# INSTRUCTIONS TO FOLLOW
Please copy all the lines that follow, word for word.

═══

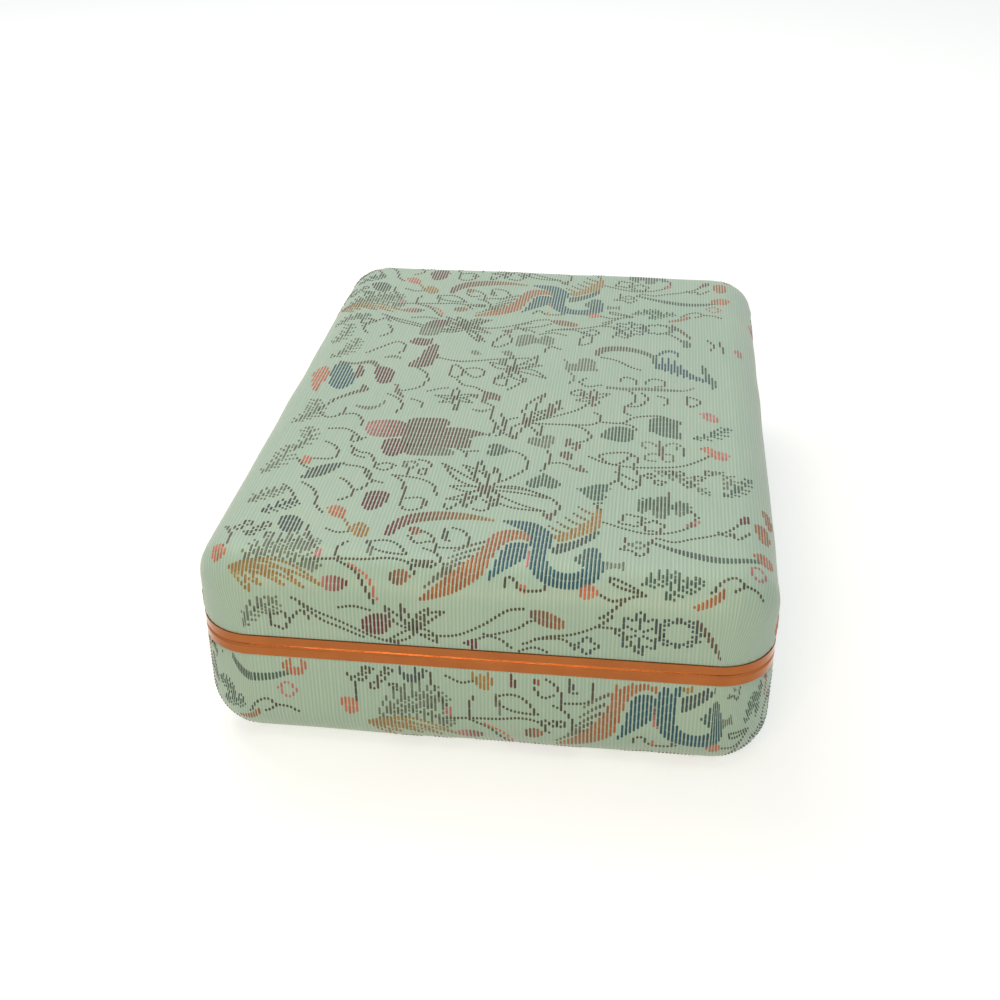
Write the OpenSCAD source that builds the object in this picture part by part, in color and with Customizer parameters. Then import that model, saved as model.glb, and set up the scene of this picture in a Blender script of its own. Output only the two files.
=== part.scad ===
// A brocade-covered keepsake case: a hinged lid and base, each a moulded shell with a woven
// cover outside, a satin liner inside and a folded brass rim round its edge.
// Millimetres. X is the width, Y the depth with the hinge at +Y, Z up from the table.

/* [Body] */
// Width of the closed case across its cover
body_w = 127; // [115:1:145]
// Depth of the closed case across its cover, without the hinge
body_d = 184; // [165:1:210]
// Height of the closed case
body_h = 49; // [46:0.5:56]
// Height of the seam between base and lid
seam_z = 28.5; // [27:0.5:31]
// Radius of the four corners seen from above
corner_r = 13; // [12.5:0.5:17]
// Radius of the lid's top edge
top_r = 9; // [8:0.25:10.5]
// Radius of the base's bottom edge
bottom_r = 12; // [10.5:0.25:12.25]

/* [Cover and shell] */
// Thickness of the brocade with its paper backing
brocade_t = 0.8; // [0.7:0.05:1]
// Thickness of the wadding on top of the lid
wadding_t = 1.6; // [1.2:0.1:2]
// Height of the wadding's turned-down skirt, from the lid's top
wadding_skirt = 7; // [5:0.5:7.5]
// Wall of the two moulded shells
shell_t = 1.2; // [1:0.1:1.4]
// Radius of the lid shell's own top edge, under the wadding
lid_shell_r = 8; // [7.5:0.25:9]
// Glue line between any two layers
glue = 0.1; // [0.05:0.05:0.15]

/* [Rims] */
// Brass sheet that both rims are folded from
rim_t = 0.4; // [0.3:0.05:0.5]
// Height of the lid rim's outer face
lid_rim_h = 2.3; // [2:0.1:2.8]
// Height of the base rim's outer face, with its bevel
base_rim_h = 2.7; // [2.4:0.1:3.2]
// Depth that the rims' inner legs run down beside the liners
leg_h = 3.4; // [2.8:0.1:4]
// Bevel along the base rim's top edge
bevel = 0.8; // [0.5:0.05:0.9]
// Bevel along the lid rim's lower edge
lid_bevel = 0.25; // [0.15:0.05:0.3]
// Height of the base rim's lip above the seam
lip_h = 1.6; // [1.2:0.1:2]
// Gap between that lip and the lid's inner leg
lip_gap = 0.2; // [0.15:0.05:0.3]
// Gap between a rim's crown and the layers gripped in it
edge_gap = 0.3; // [0.2:0.05:0.4]

/* [Hinge] */
// Length of the row of knuckles
hinge_len = 60; // [40:1:80]
// Number of knuckles, which is odd so that the base has both ends
knuckles = 5; // [3:2:7]
// Gap between neighbouring knuckles
knuckle_gap = 0.2; // [0.15:0.05:0.4]
// Radius of a knuckle
barrel_r = 1.4; // [1.3:0.05:1.6]
// Radius of the hinge pin
pin_r = 0.7; // [0.6:0.05:0.75]
// Clearance round the pin in the knuckles
pin_play = 0.05; // [0.03:0.01:0.08]
// Clearance between the barrel and the back of the rims
barrel_gap = 0.1; // [0.08:0.01:0.2]
// Height of the lug that joins a knuckle to its rim
lug_h = 1.2; // [1:0.05:1.3]
// Angle at which the stop heels meet the base rim
stop_angle = 100; // [90:1:105]
// Thickness of a stop heel
heel_w = 1; // [0.8:0.05:1.2]
// Reach of a stop heel beyond the barrel
heel_reach = 0.75; // [0.6:0.05:0.9]
// Radius of the pin's peened heads
head_r = 1.1; // [1:0.05:1.2]
// Length of the pin's peened heads
head_l = 0.5; // [0.4:0.05:0.6]

/* [Catch] */
// Width of the catch spring at the middle of the front
catch_w = 12; // [9:0.5:16]
// Sheet that the catch spring is bent from
catch_t = 0.4; // [0.3:0.05:0.45]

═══

# WRITTEN RESPONSE
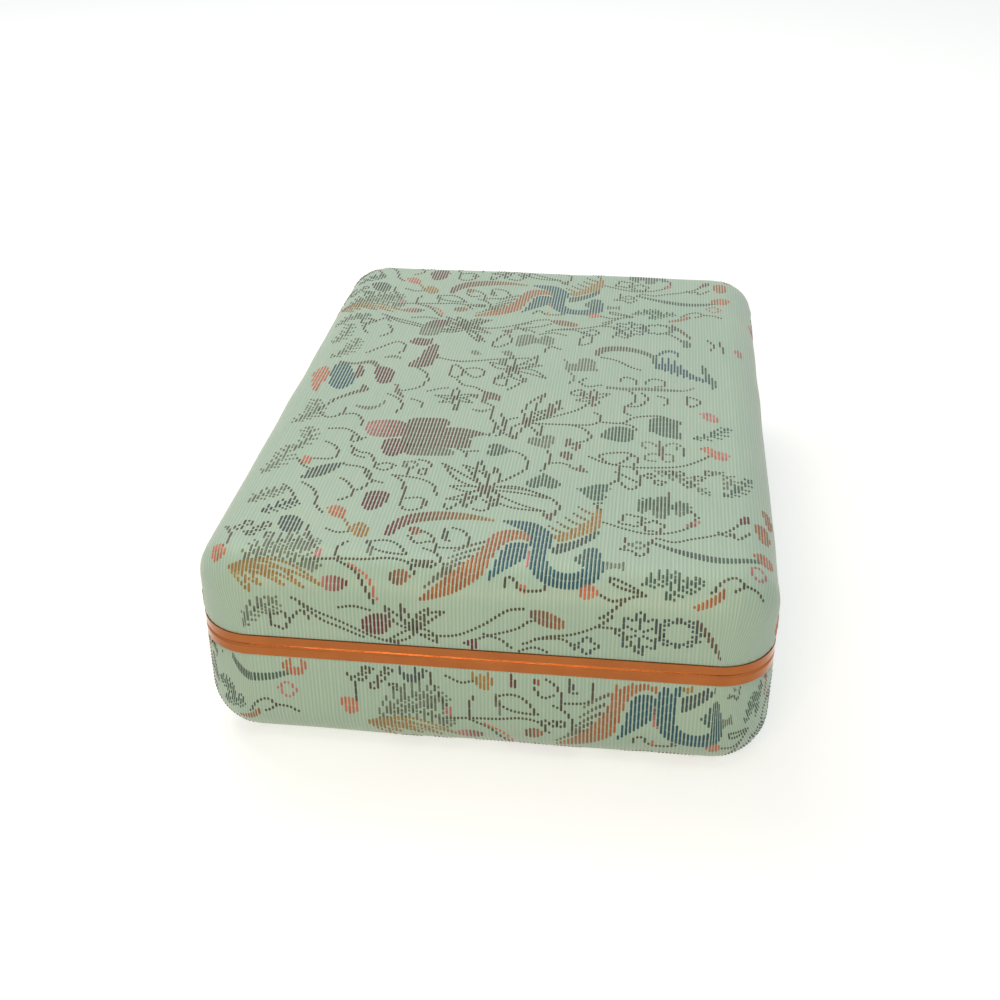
Write the OpenSCAD source that builds the object in this picture part by part, in color and with Customizer parameters. Then import that model, saved as model.glb, and set up the scene of this picture in a Blender script of its own. Output only the two files.
=== part.scad ===
// A brocade-covered keepsake case: a hinged lid and base, each a moulded shell with a woven
// cover outside, a satin liner inside and a folded brass rim round its edge.
// Millimetres. X is the width, Y the depth with the hinge at +Y, Z up from the table.

/* [Body] */
// Width of the closed case across its cover
body_w = 127; // [115:1:145]
// Depth of the closed case across its cover, without the hinge
body_d = 184; // [165:1:210]
// Height of the closed case
body_h = 49; // [46:0.5:56]
// Height of the seam between base and lid
seam_z = 28.5; // [27:0.5:31]
// Radius of the four corners seen from above
corner_r = 13; // [12.5:0.5:17]
// Radius of the lid's top edge
top_r = 9; // [8:0.25:10.5]
// Radius of the base's bottom edge
bottom_r = 12; // [10.5:0.25:12.25]

/* [Cover and shell] */
// Thickness of the brocade with its paper backing
brocade_t = 0.8; // [0.7:0.05:1]
// Thickness of the wadding on top of the lid
wadding_t = 1.6; // [1.2:0.1:2]
// Height of the wadding's turned-down skirt, from the lid's top
wadding_skirt = 7; // [5:0.5:7.5]
// Wall of the two moulded shells
shell_t = 1.2; // [1:0.1:1.4]
// Radius of the lid shell's own top edge, under the wadding
lid_shell_r = 8; // [7.5:0.25:9]
// Glue line between any two layers
glue = 0.1; // [0.05:0.05:0.15]

/* [Rims] */
// Brass sheet that both rims are folded from
rim_t = 0.4; // [0.3:0.05:0.5]
// Height of the lid rim's outer face
lid_rim_h = 2.3; // [2:0.1:2.8]
// Height of the base rim's outer face, with its bevel
base_rim_h = 2.7; // [2.4:0.1:3.2]
// Depth that the rims' inner legs run down beside the liners
leg_h = 3.4; // [2.8:0.1:4]
// Bevel along the base rim's top edge
bevel = 0.8; // [0.5:0.05:0.9]
// Bevel along the lid rim's lower edge
lid_bevel = 0.25; // [0.15:0.05:0.3]
// Height of the base rim's lip above the seam
lip_h = 1.6; // [1.2:0.1:2]
// Gap between that lip and the lid's inner leg
lip_gap = 0.2; // [0.15:0.05:0.3]
// Gap between a rim's crown and the layers gripped in it
edge_gap = 0.3; // [0.2:0.05:0.4]

/* [Hinge] */
// Length of the row of knuckles
hinge_len = 60; // [40:1:80]
// Number of knuckles, which is odd so that the base has both ends
knuckles = 5; // [3:2:7]
// Gap between neighbouring knuckles
knuckle_gap = 0.2; // [0.15:0.05:0.4]
// Radius of a knuckle
barrel_r = 1.4; // [1.3:0.05:1.6]
// Radius of the hinge pin
pin_r = 0.7; // [0.6:0.05:0.75]
// Clearance round the pin in the knuckles
pin_play = 0.05; // [0.03:0.01:0.08]
// Clearance between the barrel and the back of the rims
barrel_gap = 0.1; // [0.08:0.01:0.2]
// Height of the lug that joins a knuckle to its rim
lug_h = 1.2; // [1:0.05:1.3]
// Angle at which the stop heels meet the base rim
stop_angle = 100; // [90:1:105]
// Thickness of a stop heel
heel_w = 1; // [0.8:0.05:1.2]
// Reach of a stop heel beyond the barrel
heel_reach = 0.75; // [0.6:0.05:0.9]
// Radius of the pin's peened heads
head_r = 1.1; // [1:0.05:1.2]
// Length of the pin's peened heads
head_l = 0.5; // [0.4:0.05:0.6]

/* [Catch] */
// Width of the catch spring at the middle of the front
catch_w = 12; // [9:0.5:16]
// Sheet that the catch spring is bent from
catch_t = 0.4; // [0.3:0.05:0.45]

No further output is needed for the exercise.